Questa Chiesa aveva unito il campanile finito a cuspide contenente due campane, ma fu tosto atterrato da chi ne aveva fatto l’acquisto dopo l’accennata soppressione.
Sono ancora nel territorio di questa Parrocchia altre due Chiese, l’una delle quali fatta edificare dai medesimi Francescani nell’anno 1620, come rilevasi da lapide di macigno ivi posta: la qual Chiesa abbandonata poi, venne in istato di quasi totale decadenza, e nel 1826 fu messa a nuovo splendore per cura del già tante volte citato Arciprete attuale.

In essa ha un solo altare, sopra il quale la Chiesa è a volte reale dipinta a fresco; il rimanente essendo a soffitta ben lavorata messa a colore chiaro-scuro e ornata di cornici: havvi pure una conveniente Sagristia.

L’altra Chiese è un Oratorio pubblico, dedicato alla “Madonna del Buon Consiglio” con bella immagine dipinta in tela, avente un frontale ornato a velluto ed argento; questo Oratorio poi fu edificato dalle fondamenta dalla famiglia Barbieri nell’ultima metà del secolo scorso; della quale famiglia è pure il Molto Reverendo signor Don Adamo Barbieri Arciprete, sedente oggi nella Parrocchia in discorso.

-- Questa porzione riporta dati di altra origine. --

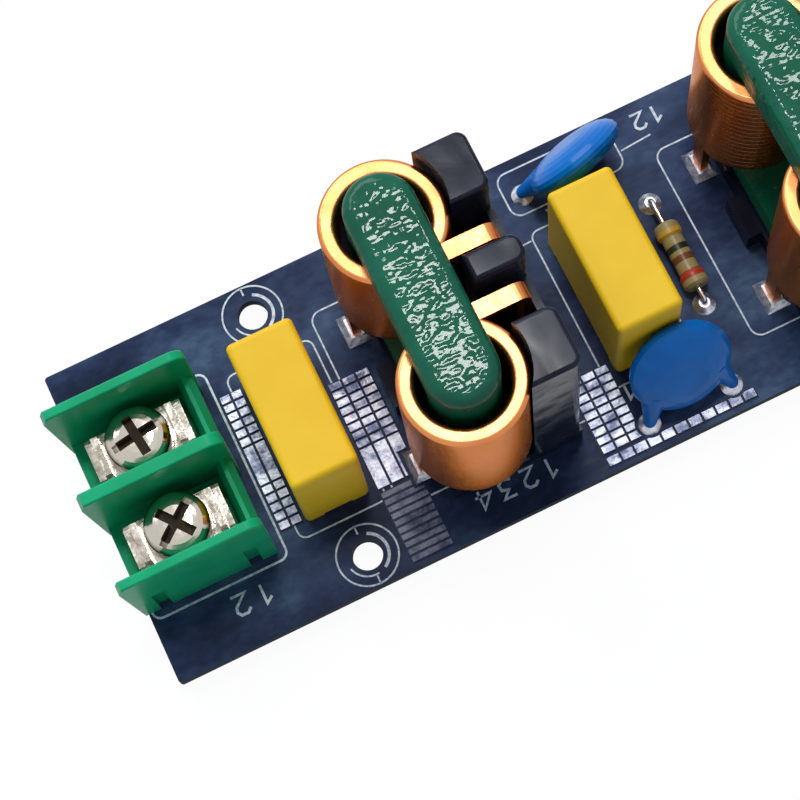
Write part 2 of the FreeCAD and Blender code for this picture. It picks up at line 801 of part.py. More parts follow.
film_low = film_y - film_length / 2
film_high = film_y + film_length / 2
film_side = film_offset_x + film_width / 2
strip_left = -(film_offset_x - film_width / 2) + strip_gap
disc_area_low = -board_width / 2 + board_edge_gap
disc_area_split = disc_area_low + disc_area_bar
disc_column_left = wall_outer - choke_offset_x + choke_area_gap
areas = [make_area(-block_inner + block_area_gap, -film_side - area_gap, film_low + side_area_inset,
                   film_high - side_area_inset, film_y - side_bar_bottom, film_y + side_bar_top),
         make_area(film_side + area_gap, block_inner - block_area_gap, film_low + side_area_inset,
                   film_high - side_area_inset, film_y - side_bar_bottom, film_y + side_bar_top),
         make_area(strip_left, strip_left + strip_width, film_y - strip_bottom,
                   film_y + strip_top, film_y - strip_bottom, film_y - strip_bar_top),
         make_ribs(strip_left, strip_left + strip_width, disc_area_low,
                   film_y - strip_bottom - area_gap),
         make_area(disc_column_left, disc_column_left + disc_area_column,
                   disc_area_split + area_gap, film_y - disc_area_top,
                   disc_area_split + area_gap, disc_area_split + area_gap + land_pitch_y),
         make_area(disc_column_left, lower_disc_x + disc_area_right, disc_area_low,
                   disc_area_split, disc_area_low, disc_area_split)]
save("tinned_patches", Part.makeCompound(areas))
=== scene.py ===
# %% [markdown]
# # A mains line filter on its circuit board
# The filter's solids come packed as a fixed frame. This lesson dresses them: each
# solid gets the material that the real piece is made of, the board gets its printed
# outlines, and at the end come the floor, the light and the camera. The shapes are
# right already, so nothing here moves or changes them.
# Lengths in the scene are metres. Sizes of patterns are written in millimetres,
# because that is how one would measure them on the real parts.

import math

import bpy
import numpy as np
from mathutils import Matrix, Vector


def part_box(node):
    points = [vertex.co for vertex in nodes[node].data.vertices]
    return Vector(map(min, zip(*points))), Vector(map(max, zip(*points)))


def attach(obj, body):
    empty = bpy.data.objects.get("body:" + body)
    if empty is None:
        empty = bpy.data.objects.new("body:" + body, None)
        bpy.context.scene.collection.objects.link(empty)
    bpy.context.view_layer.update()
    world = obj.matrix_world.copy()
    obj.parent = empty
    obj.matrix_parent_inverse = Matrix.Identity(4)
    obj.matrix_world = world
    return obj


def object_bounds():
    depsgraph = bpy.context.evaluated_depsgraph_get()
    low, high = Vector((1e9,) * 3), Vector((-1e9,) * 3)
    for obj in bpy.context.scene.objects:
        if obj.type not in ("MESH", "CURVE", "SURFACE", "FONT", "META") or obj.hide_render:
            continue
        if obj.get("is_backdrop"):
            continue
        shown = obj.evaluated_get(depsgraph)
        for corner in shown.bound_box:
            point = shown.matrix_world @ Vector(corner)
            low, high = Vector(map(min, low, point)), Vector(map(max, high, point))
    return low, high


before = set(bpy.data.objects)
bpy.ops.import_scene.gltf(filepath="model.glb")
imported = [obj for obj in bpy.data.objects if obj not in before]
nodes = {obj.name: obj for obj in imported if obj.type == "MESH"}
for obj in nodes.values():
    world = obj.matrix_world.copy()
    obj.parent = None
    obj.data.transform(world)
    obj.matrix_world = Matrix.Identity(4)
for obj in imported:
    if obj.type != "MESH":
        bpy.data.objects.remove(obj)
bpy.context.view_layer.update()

MM = 0.001
BOARD_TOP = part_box("board")[1][2]
print(len(nodes), "solids; the board's top lies at", round(BOARD_TOP / MM, 2), "mm")

# %% [markdown]
# ## Colours
# A colour is written as the hex value that one sees on a screen, but a shader works
# in linear light. One could write linear values, but nobody can picture those, so one
# function turns the hex value round.

# %% From screen hex to linear light


def linear(code):
    """Screen hex to linear light: each channel goes back through the sRGB curve."""
    parts = [int(code[i:i + 2], 16) / 255 for i in (1, 3, 5)]
    curve = [c / 12.92 if c <= 0.04045 else ((c + 0.055) / 1.055) ** 2.4 for c in parts]
    return (*curve, 1.0)


print("pure white is", linear("#FFFFFF")[:3], "and mid grey is", round(linear("#808080")[0], 3))

# %% [markdown]
# ## Nodes
# A material is a set of nodes and the links between them. Written out, each node takes
# four or five lines. One function makes a node, sets it and links it at once, so that
# a material reads from top to bottom like a recipe. Sockets that share a name, as
# those of a Math or a Mix node do, are called by their number instead.

# %% One function for every node


def add(tree, kind, settings=None, links=None, stops=()):
    """Adds a node, sets its inputs or properties, links it and fills a ramp's stops."""
    node = tree.nodes.new(kind)
    for key, value in (settings or {}).items():
        if isinstance(key, int) or key in node.inputs:
            node.inputs[key].default_value = value
        else:
            setattr(node, key, value)
    for key, source in (links or {}).items():
        socket = source.outputs[0] if isinstance(source, bpy.types.Node) else source
        tree.links.new(socket, node.inputs[key])
    for number, (position, code) in enumerate(stops):
        elements = node.color_ramp.elements
        element = elements[number] if number < 2 else elements.new(position)
        element.position = position
        element.color = linear(code)
    return node


print("a ramp starts with two stops, and add() makes the others")

# %% [markdown]
# ## Patterns
# Every pattern is laid out in the object's own coordinates, so it stays on its piece
# from all sides. A noise node counts its features per metre, and one function works
# that out from their real size. The values of a noise lie mostly between 0.3 and 0.7,
# so most ramps and all gloss ranges are spread over that span.
# A pixel of the picture covers a good tenth of a millimetre of the board. Grain finer
# than two pixels can't show, so it is drawn coarser than it really is.

# %% Scale of a pattern, span of a noise, and a fresh material
NOISE_LOW, NOISE_HIGH = 0.3, 0.7
NOISE_SPAN = {"From Min": NOISE_LOW, "From Max": NOISE_HIGH}


def per_mm(size):
    """Scale of a noise whose features are about the given number of millimetres."""
    return 1.0 / (size * MM)


def start(name):
    """An empty node material, its tree, and the object's own coordinates."""
    material = bpy.data.materials.new(name)
    material.use_nodes = True
    tree = material.node_tree
    tree.nodes.clear()
    return material, tree, add(tree, "ShaderNodeTexCoord").outputs["Object"]


print("features of 1 mm need a noise scale of", round(per_mm(1.0)))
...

E’ pure in questo distretto un altro Oratorio detto “la Savena” dedicato a Santa Croce di proprietà del signor Dottor Gerdinando Serrachioli; ma presentemente non vi si celebra mai.

Questa Arcipretale a levante ha il torrente Savena, che la divide dalla Parrocchia di Bibulano.
Le Parrocchie poi di Scascoli, Monterumici, Vado, San Nicolò di Guliara, Brigola, Valle di Sambro, Gabiano e Trasasso, confinano con Monzone, e dipendono dal suo plebanato, meno Scascoli; e però in quanto allo spirituale, la nostra Parrocchia è indipendente; in quanto al civile fa comune da sé, sotto il governo di Loiano.

Il distretto Parrocchiale è popolato, in quest’anno 1845, da 900 individui circa, e la festa titolare viene celebrata il 27 Dicembre.
La famiglia del Conte Camillo Morandi bolognese, ha il gius di nomina su di essa.
Il Tempio Arcipretale di che abbiam favellato è situato alle falde del monte Venerio 18 miglia da Bologna fuori di Porta santo Stefano.